* Problem to work on *
Give back, unchanged, the line with "for label, side, shank, ankle, foot, heading", the line with "bpy.context.scene.collection.objects.link(empty)", and every line between them, and no other line.

* The input *
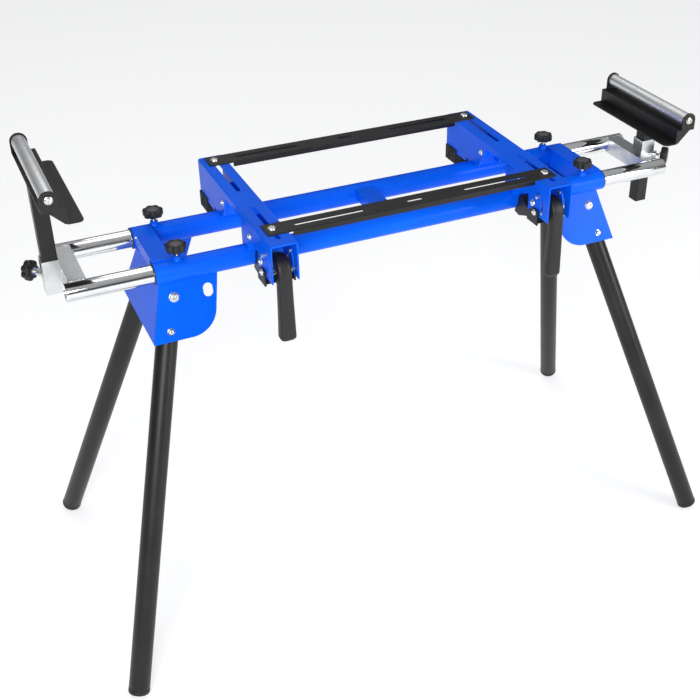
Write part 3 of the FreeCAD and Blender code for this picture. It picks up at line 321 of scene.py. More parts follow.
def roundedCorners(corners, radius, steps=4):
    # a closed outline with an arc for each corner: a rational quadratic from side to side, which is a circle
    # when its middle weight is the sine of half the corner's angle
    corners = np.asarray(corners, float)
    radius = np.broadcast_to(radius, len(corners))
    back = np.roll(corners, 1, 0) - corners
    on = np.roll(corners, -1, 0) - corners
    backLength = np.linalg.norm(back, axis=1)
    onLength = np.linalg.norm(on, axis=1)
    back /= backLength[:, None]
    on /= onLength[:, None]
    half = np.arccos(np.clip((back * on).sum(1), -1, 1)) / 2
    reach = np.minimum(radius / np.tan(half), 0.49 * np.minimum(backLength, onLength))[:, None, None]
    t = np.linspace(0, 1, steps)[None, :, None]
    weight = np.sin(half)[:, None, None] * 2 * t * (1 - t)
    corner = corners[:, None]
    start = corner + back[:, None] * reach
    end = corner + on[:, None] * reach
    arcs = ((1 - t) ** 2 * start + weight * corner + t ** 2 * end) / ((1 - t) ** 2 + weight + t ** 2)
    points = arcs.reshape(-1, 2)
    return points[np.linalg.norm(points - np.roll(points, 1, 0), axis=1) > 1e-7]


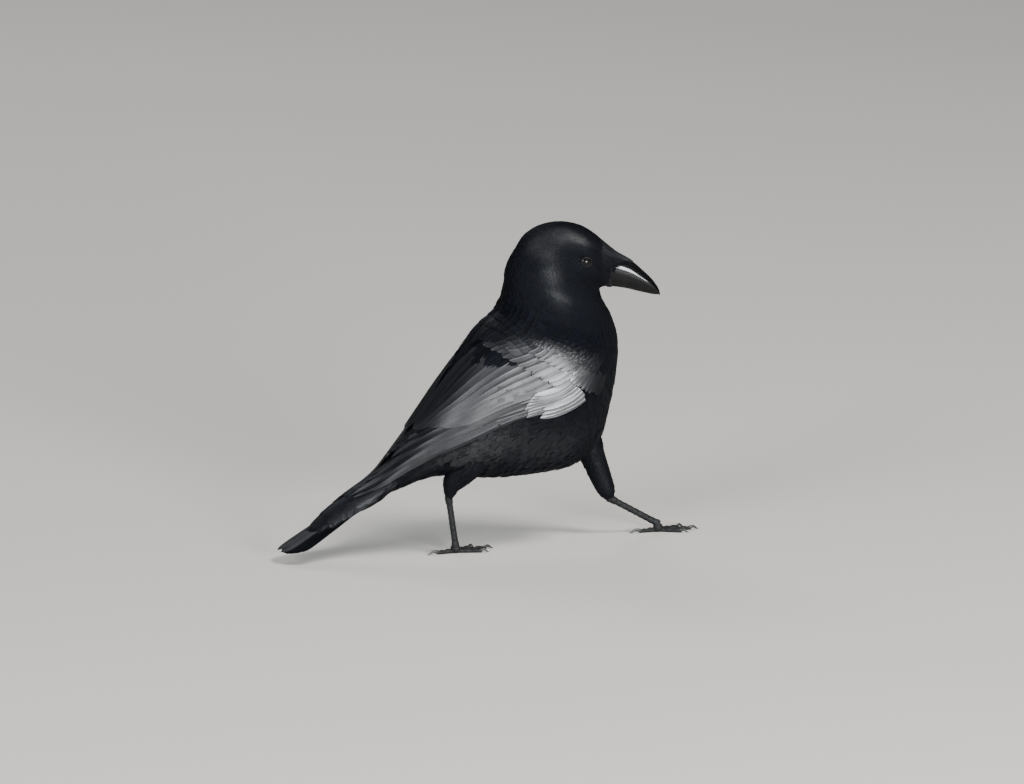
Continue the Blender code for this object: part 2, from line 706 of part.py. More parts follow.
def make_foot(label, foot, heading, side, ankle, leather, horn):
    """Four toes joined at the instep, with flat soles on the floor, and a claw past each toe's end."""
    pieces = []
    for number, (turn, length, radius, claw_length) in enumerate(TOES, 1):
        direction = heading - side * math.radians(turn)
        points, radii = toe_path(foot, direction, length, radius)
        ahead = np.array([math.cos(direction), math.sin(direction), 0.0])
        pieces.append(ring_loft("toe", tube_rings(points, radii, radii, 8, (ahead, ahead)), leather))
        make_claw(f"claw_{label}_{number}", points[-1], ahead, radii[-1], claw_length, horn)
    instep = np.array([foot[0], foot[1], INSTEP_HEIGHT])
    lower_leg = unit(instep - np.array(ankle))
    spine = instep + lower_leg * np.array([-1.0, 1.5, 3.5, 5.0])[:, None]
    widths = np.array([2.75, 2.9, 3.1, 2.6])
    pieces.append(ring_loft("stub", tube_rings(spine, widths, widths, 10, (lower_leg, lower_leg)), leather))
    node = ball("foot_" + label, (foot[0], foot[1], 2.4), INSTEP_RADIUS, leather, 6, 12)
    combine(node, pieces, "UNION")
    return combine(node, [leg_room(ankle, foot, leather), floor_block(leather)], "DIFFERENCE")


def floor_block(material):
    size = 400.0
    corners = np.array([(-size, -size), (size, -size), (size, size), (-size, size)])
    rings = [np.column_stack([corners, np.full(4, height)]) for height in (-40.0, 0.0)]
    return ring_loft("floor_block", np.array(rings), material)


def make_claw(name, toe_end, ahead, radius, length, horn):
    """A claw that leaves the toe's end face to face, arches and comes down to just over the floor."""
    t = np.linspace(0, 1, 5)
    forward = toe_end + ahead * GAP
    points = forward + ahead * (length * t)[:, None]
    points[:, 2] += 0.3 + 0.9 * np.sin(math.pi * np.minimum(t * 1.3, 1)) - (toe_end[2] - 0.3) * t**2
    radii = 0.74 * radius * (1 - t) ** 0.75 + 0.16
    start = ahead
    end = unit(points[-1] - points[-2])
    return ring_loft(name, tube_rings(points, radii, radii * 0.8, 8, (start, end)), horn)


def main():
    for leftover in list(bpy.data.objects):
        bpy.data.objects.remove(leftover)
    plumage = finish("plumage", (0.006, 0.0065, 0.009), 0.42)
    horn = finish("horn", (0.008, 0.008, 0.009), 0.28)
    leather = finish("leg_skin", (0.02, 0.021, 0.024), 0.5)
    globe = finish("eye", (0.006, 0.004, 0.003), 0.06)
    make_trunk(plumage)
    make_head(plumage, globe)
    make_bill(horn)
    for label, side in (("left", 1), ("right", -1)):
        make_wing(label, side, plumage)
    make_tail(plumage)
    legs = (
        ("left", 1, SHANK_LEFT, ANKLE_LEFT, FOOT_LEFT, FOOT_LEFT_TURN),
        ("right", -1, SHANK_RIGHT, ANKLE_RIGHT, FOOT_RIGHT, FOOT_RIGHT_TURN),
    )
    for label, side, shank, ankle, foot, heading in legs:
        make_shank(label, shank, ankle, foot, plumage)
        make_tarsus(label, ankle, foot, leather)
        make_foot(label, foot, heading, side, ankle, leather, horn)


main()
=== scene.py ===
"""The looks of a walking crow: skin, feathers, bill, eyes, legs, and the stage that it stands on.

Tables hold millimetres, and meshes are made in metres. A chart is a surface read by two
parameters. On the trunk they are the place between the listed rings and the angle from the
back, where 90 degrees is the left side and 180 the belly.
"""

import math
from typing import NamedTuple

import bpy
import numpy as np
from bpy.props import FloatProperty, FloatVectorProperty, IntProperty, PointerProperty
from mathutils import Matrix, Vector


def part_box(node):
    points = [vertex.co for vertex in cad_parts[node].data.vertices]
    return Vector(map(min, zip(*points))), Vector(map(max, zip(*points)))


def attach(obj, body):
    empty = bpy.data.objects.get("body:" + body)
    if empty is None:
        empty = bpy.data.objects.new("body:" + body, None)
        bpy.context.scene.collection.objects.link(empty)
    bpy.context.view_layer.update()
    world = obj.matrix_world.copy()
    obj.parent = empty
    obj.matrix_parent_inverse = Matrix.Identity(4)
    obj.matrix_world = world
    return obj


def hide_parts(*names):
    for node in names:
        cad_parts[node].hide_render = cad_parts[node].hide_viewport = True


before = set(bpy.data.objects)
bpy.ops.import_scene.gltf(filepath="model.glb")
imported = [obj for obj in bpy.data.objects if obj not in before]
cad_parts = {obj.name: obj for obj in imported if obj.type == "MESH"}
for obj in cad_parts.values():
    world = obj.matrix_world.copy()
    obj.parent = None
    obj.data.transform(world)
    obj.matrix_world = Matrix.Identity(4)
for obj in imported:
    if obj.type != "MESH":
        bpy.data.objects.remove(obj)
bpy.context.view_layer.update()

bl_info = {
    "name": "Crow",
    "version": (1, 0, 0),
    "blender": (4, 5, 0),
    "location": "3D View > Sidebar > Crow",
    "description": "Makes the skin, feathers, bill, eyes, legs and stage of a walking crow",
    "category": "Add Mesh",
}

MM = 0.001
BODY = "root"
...
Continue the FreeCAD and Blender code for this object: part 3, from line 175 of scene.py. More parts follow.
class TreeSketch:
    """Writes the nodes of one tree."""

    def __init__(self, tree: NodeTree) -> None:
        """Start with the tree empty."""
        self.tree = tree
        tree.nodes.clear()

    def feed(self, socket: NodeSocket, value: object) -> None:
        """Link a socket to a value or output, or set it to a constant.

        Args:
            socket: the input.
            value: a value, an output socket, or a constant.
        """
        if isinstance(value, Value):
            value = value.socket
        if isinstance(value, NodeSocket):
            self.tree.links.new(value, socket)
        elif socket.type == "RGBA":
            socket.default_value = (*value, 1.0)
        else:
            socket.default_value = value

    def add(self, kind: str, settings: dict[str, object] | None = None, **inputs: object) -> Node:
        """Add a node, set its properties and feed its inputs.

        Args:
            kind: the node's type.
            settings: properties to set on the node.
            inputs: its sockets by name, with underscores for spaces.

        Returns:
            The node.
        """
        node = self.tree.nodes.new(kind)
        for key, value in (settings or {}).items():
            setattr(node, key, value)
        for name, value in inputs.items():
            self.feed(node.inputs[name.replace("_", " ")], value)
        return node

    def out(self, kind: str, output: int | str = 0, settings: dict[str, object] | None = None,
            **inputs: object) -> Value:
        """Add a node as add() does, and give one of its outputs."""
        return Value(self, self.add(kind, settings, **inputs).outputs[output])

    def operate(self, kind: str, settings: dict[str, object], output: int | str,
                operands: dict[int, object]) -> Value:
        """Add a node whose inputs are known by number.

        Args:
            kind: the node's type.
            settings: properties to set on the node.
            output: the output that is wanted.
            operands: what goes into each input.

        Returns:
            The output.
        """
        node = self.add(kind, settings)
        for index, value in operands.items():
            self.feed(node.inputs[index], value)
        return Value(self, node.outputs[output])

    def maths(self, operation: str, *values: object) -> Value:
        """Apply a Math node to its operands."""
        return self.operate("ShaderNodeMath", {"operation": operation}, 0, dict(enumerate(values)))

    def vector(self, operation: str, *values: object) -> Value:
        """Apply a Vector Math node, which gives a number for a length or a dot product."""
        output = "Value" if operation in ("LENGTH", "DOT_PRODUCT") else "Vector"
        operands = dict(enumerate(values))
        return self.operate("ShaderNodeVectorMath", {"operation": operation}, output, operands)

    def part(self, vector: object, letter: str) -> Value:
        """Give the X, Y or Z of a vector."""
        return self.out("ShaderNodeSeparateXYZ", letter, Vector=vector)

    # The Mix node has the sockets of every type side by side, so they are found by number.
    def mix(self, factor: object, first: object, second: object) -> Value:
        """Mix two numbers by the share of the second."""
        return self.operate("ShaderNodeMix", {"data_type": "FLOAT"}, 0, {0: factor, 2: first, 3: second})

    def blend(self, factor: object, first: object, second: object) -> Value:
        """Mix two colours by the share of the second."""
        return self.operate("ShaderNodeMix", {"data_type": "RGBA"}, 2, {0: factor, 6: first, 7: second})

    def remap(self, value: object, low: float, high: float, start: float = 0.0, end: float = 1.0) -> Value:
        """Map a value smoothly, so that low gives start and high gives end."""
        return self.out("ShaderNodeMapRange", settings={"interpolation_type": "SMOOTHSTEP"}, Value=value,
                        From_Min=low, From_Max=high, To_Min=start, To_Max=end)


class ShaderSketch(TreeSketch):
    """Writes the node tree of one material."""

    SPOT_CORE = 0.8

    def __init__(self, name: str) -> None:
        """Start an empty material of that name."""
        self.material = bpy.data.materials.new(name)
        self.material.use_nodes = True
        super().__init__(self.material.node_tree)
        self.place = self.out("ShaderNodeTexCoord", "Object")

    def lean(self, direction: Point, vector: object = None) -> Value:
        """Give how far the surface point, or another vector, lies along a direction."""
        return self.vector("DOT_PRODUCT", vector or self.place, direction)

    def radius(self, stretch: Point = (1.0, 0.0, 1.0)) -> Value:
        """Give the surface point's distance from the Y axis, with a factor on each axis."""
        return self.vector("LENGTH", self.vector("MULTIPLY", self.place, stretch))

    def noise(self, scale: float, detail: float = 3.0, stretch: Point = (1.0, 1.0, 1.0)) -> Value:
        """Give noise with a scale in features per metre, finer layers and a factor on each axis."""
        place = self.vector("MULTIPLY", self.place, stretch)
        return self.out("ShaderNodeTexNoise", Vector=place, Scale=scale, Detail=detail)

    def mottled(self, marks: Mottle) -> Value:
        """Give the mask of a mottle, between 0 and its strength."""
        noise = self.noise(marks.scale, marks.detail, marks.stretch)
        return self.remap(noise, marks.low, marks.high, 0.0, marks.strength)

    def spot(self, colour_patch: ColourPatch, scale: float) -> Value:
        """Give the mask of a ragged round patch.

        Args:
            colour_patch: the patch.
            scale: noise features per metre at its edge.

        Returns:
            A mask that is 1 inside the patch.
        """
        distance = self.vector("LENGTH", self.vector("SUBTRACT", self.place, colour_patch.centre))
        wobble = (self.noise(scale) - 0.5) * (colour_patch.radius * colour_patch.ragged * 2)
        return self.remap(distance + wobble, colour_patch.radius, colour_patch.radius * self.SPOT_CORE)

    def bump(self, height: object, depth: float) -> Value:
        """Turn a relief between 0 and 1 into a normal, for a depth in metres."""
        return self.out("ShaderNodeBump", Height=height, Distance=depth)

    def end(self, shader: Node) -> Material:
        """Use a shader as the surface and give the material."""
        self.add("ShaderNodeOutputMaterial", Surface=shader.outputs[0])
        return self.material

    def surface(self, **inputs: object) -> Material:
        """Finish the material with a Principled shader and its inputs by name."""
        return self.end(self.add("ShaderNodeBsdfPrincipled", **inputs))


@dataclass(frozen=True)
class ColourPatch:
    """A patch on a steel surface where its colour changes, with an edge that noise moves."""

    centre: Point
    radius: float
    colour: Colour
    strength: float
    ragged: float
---
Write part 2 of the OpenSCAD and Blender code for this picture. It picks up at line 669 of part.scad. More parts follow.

* Result of this task *
    for label, side, shank, ankle, foot, heading in legs:
        make_shank(label, shank, ankle, foot, plumage)
        make_tarsus(label, ankle, foot, leather)
        make_foot(label, foot, heading, side, ankle, leather, horn)


main()
=== scene.py ===
"""The looks of a walking crow: skin, feathers, bill, eyes, legs, and the stage that it stands on.

Tables hold millimetres, and meshes are made in metres. A chart is a surface read by two
parameters. On the trunk they are the place between the listed rings and the angle from the
back, where 90 degrees is the left side and 180 the belly.
"""

import math
from typing import NamedTuple

import bpy
import numpy as np
from bpy.props import FloatProperty, FloatVectorProperty, IntProperty, PointerProperty
from mathutils import Matrix, Vector


def part_box(node):
    points = [vertex.co for vertex in cad_parts[node].data.vertices]
    return Vector(map(min, zip(*points))), Vector(map(max, zip(*points)))


def attach(obj, body):
    empty = bpy.data.objects.get("body:" + body)
    if empty is None:
        empty = bpy.data.objects.new("body:" + body, None)
        bpy.context.scene.collection.objects.link(empty)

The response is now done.